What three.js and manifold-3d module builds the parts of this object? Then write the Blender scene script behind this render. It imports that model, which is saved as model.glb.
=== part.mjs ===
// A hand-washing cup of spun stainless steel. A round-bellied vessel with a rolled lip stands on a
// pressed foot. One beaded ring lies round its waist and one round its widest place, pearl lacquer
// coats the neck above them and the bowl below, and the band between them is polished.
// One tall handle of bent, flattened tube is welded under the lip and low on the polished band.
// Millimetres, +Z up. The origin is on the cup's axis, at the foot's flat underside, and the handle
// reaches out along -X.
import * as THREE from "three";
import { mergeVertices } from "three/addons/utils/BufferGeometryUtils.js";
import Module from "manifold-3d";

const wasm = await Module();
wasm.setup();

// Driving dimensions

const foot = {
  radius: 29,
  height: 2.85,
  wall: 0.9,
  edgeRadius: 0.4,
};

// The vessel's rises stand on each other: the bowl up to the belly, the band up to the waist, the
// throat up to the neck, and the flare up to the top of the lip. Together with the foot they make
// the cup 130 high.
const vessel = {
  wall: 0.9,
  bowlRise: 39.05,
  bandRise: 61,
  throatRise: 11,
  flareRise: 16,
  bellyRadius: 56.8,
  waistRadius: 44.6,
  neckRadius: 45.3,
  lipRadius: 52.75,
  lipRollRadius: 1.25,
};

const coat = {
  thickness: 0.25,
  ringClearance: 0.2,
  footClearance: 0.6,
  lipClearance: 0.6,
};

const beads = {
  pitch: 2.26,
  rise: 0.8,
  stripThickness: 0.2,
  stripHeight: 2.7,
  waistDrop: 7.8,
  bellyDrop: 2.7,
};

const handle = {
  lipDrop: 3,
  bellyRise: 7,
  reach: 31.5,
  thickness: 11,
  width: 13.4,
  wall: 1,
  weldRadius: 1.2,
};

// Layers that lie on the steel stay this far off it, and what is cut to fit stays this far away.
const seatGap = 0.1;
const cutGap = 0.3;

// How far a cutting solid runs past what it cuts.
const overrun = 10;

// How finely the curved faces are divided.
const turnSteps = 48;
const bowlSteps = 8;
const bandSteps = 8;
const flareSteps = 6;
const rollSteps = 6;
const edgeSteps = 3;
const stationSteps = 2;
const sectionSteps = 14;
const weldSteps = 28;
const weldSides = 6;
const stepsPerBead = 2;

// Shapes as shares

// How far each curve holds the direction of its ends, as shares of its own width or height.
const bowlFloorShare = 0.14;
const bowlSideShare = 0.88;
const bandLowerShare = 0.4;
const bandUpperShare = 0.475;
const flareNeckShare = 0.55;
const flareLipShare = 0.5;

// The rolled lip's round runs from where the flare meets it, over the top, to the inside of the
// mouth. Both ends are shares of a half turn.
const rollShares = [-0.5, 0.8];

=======

### [Exercise task]
Without changing a word, restate the whole listing.

### [Task solution]
What three.js and manifold-3d module builds the parts of this object? Then write the Blender scene script behind this render. It imports that model, which is saved as model.glb.
=== part.mjs ===
// A hand-washing cup of spun stainless steel. A round-bellied vessel with a rolled lip stands on a
// pressed foot. One beaded ring lies round its waist and one round its widest place, pearl lacquer
// coats the neck above them and the bowl below, and the band between them is polished.
// One tall handle of bent, flattened tube is welded under the lip and low on the polished band.
// Millimetres, +Z up. The origin is on the cup's axis, at the foot's flat underside, and the handle
// reaches out along -X.
import * as THREE from "three";
import { mergeVertices } from "three/addons/utils/BufferGeometryUtils.js";
import Module from "manifold-3d";

const wasm = await Module();
wasm.setup();

// Driving dimensions

const foot = {
  radius: 29,
  height: 2.85,
  wall: 0.9,
  edgeRadius: 0.4,
};

// The vessel's rises stand on each other: the bowl up to the belly, the band up to the waist, the
// throat up to the neck, and the flare up to the top of the lip. Together with the foot they make
// the cup 130 high.
const vessel = {
  wall: 0.9,
  bowlRise: 39.05,
  bandRise: 61,
  throatRise: 11,
  flareRise: 16,
  bellyRadius: 56.8,
  waistRadius: 44.6,
  neckRadius: 45.3,
  lipRadius: 52.75,
  lipRollRadius: 1.25,
};

const coat = {
  thickness: 0.25,
  ringClearance: 0.2,
  footClearance: 0.6,
  lipClearance: 0.6,
};

const beads = {
  pitch: 2.26,
  rise: 0.8,
  stripThickness: 0.2,
  stripHeight: 2.7,
  waistDrop: 7.8,
  bellyDrop: 2.7,
};

const handle = {
  lipDrop: 3,
  bellyRise: 7,
  reach: 31.5,
  thickness: 11,
  width: 13.4,
  wall: 1,
  weldRadius: 1.2,
};

// Layers that lie on the steel stay this far off it, and what is cut to fit stays this far away.
const seatGap = 0.1;
const cutGap = 0.3;

// How far a cutting solid runs past what it cuts.
const overrun = 10;

// How finely the curved faces are divided.
const turnSteps = 48;
const bowlSteps = 8;
const bandSteps = 8;
const flareSteps = 6;
const rollSteps = 6;
const edgeSteps = 3;
const stationSteps = 2;
const sectionSteps = 14;
const weldSteps = 28;
const weldSides = 6;
const stepsPerBead = 2;

// Shapes as shares

// How far each curve holds the direction of its ends, as shares of its own width or height.
const bowlFloorShare = 0.14;
const bowlSideShare = 0.88;
const bandLowerShare = 0.4;
const bandUpperShare = 0.475;
const flareNeckShare = 0.55;
const flareLipShare = 0.5;

// The rolled lip's round runs from where the flare meets it, over the top, to the inside of the
// mouth. Both ends are shares of a half turn.
const rollShares = [-0.5, 0.8];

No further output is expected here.